Evidence shows that detectives believed that a 16 year old boy with an IQ of 68 had been set up by three older men present at the scene, who took the money from the victim and disposed of the murder weapon, yet we are to believe that this information would have no effect on a defense which was intent on showing that one of these men was in fact responsible for the murder.

During the original trial, police detectives denied they had any information that Williams was set up. Indeed, in his closing argument, prosecutor Hugo Holland compared the defense counsel’s suggestion that police detectives had deliberately omitted this evidence to the conspiracy shootings regarding JFK.  At the time he made this argument, Holland was in possession of statements making clear that this was exactly the view of police officers.

A Judge Linked to Notorious Caddo Prosecutor Dale Cox

In light of all of the above, one might ask, Who is District Judge Katherine Clark Dorrah? It turns out she is the same judge who denied the claim for compensation for thirty years of unjust imprisonment made by nationally renowned exoneree Glenn Ford before he died of lung cancer. The man who requested that denial from Judge Dorrah was prosecutor Dale Cox, who the Shreveport Times described as having “achieved national infamy” in his pursuit of the death penalty in Caddo Parish.

This year, in another case involving Cox, Judge Dorrah refused to declare a mistrial when Cox threatened to “cold-cock” the defense attorney. And who was the prosecutor arguing against post-conviction relief in the present case of Corey Williams?
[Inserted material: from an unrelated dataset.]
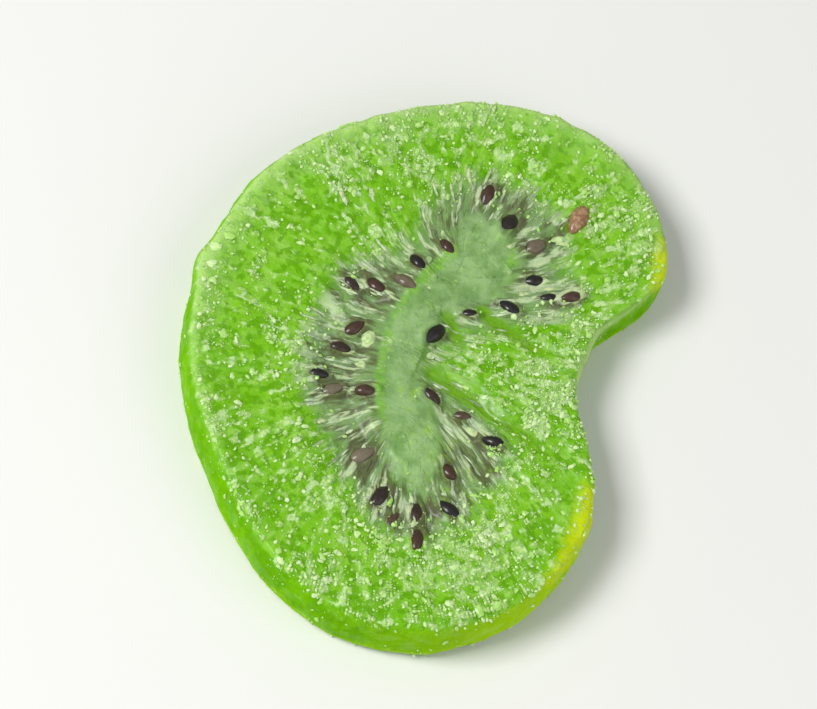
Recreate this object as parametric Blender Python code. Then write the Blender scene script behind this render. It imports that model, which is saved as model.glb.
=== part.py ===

Again, Dale Cox.

One of Williams’ attorneys, Ben Cohen, told the Open File:

The guys who committed the murder, the prosecutors and the police all decided it was easier to place the blame on an intellectually disabled lead-poisoned child, and figured no one would care; I understand why the guys picked on the weakest of the bunch, but the police and the prosecutors – they were supposed to protect kids like Corey, who could not protect himself.

There is good reason for outrage in any number of applications of the “harmless error” doctrine, which permits prosecutorial misconduct to go not only unpunished, but as a result, encouraged. In this instance, the truly stunning amount of exculpatory evidence which has been deemed “immaterial” to the outcome of a trial defies both legal and common sense.

Given the nationally infamous prosecutor representing the state on appeal, and a judge who has repeatedly enabled his behavior and tactics, it is one that deserves wide attention and considerable further investigation.